Taking a car of this nature to an Autozone or a Pepboys is unwise. BAD move.
IMO only a well seasoned trained mechanic or someone you know well enough to work on it should be in that engine bay even if it's only an electrical systems check.


----------



## Partsguru1 (May 21, 2007)

GTO JUDGE said:


> Taking a car of this nature to an Autozone or a Pepboys is unwise. BAD move.
> IMO only a well seasoned trained mechanic or someone you know well enough to work on it should be in that engine bay even if it's only an electrical systems check.


AMEN Brotha!

'Guru


----------



## 400goatpower (Mar 30, 2008)

*problem solved!*

all better! i took it into the dealer and they it was a dead battery so for the sake of time they took another battery out of another gto on the lot and stuck it in mine now it runs great! no probs! they did order me another one though so thats good too!


----------



## silversport (Mar 23, 2007)

At the risk of putting the jinx on myself...I have not had a problem with any A/C Delco battery on any car I have owned since buying my first in 1985...as for the deep cycle batteries...I have read that if you don't daily drive them and/or leave them on the battery tender, they may give up the ghost early...good luck,
Bill


----------



## exwrx (Apr 5, 2007)

No one claimed that deep cycle batteries last longer. The difference is that with a acid base battery, the acid no longer carries a charge in an effective manner once the battery is completely discharged. A chemical reaction takes place as the battery discharges, rendering it almost useless. More specifically, it's the acid interacting with the led core. Once the reaction is completed, the battery no longer holds a charge. It's irreversible. High school chemistry.

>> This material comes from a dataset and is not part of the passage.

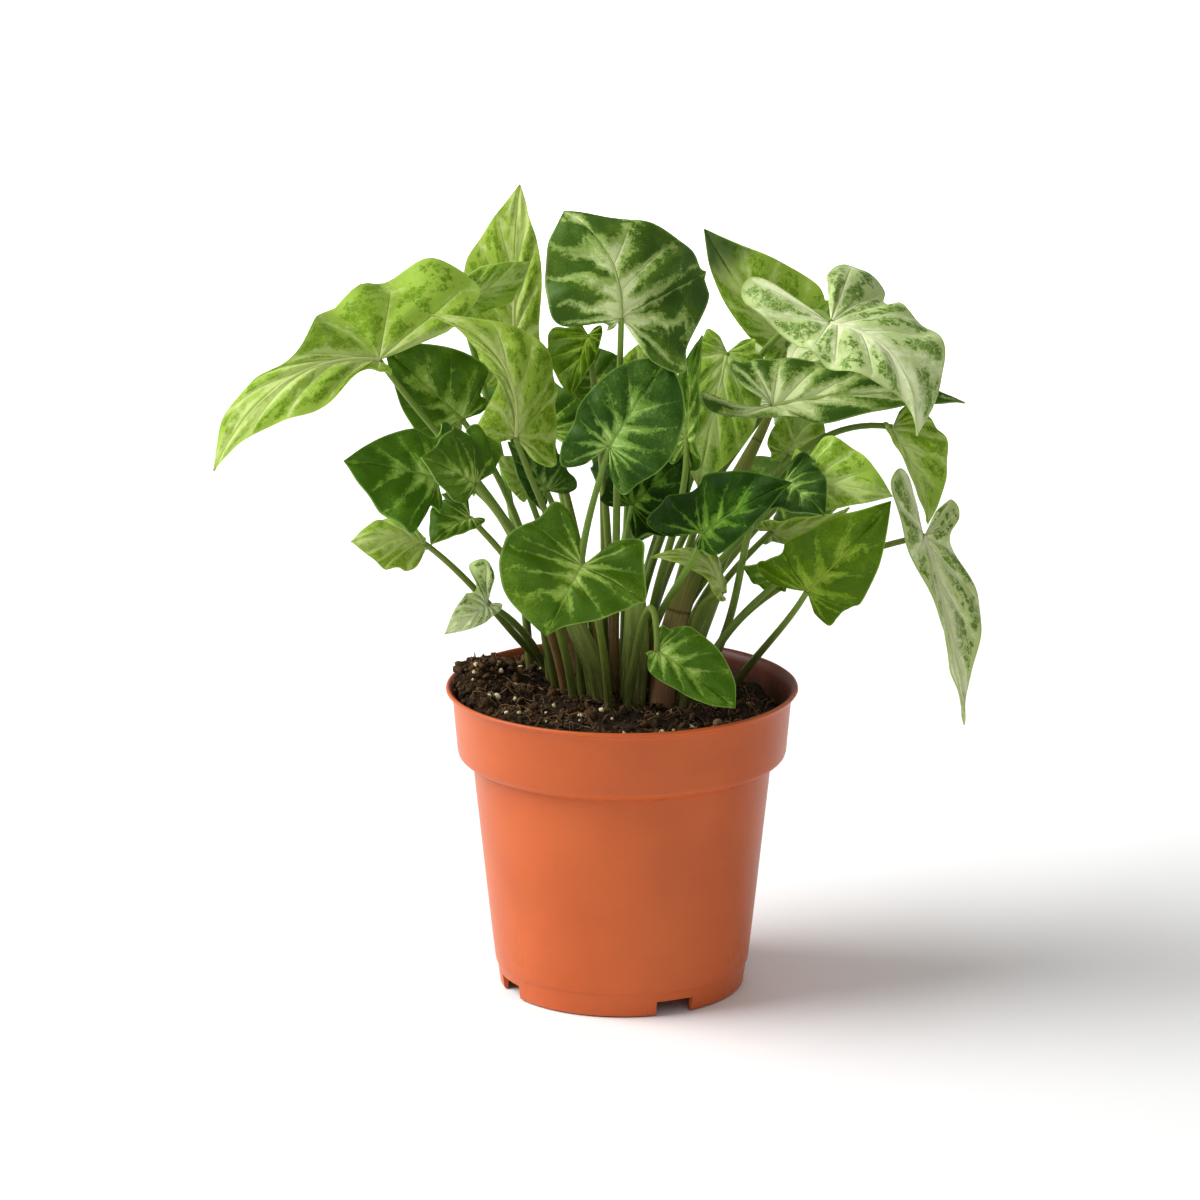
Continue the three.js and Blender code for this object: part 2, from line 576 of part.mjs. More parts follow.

A gel-cell, deep cycle battery, can be depleted and recharged numerous times without losing it's ability to hold a charge. It can be cycled (charged/discharged) to a much greater degree (hence the "deep") without any ill effect on the batteries performance. 

In regards to lifespan... I have yet to see a major difference in duration/lifespan if both are cared for properly, and not strained (i.e. underdrive acc. pulley, huge sound-system, leaving the lights on..etc...). If someone tells you otherwise... let me know as I'd like to see the proof.


----------



## silversport (Mar 23, 2007)

I didn't think anyone thought the deep cycle batteries lasted longer...just had heard (from the Corvette guys) that if you have a glass mat type battery (like I got in my 2001 C5) that the batteries last less if they aren't properly cared for i.e: driven or using something like a battery tender...since sometimes cars like our GTOs and those Corvettes are not daily drivers, the batteries not being used might fail from not being used...some have argued this was the reason that GM went away from the AGM batteries in their cars, specifically the Corvette...
Bill


----------



## exwrx (Apr 5, 2007)

You got me on that one. I can't vouch for or against GM having swapped batteries, except for the GTO and Vette, which as you correctly pointed out, don't have the traditional AC delco found in the rest of the fleet. The post pattern is different. Anyone know specifically why, and what other cars have the non-gm post pattern? It'd be interesting to get some insight on this issue.

This problem, of batteries draining is more common that might be imagined. VW was having this problem with the "new" Bug. Again, the end result is the intended use of the battery. If it's used/maintained properly, "most" batteries will perform just fine for a number of years. If left on their own, well... some just do better than others. Anyone seen a MBZ battery lately? I kindly refer to those things as the "yard stick". Those sit for quite some time, fire right up... pretty amazing for OEM equipment.


----------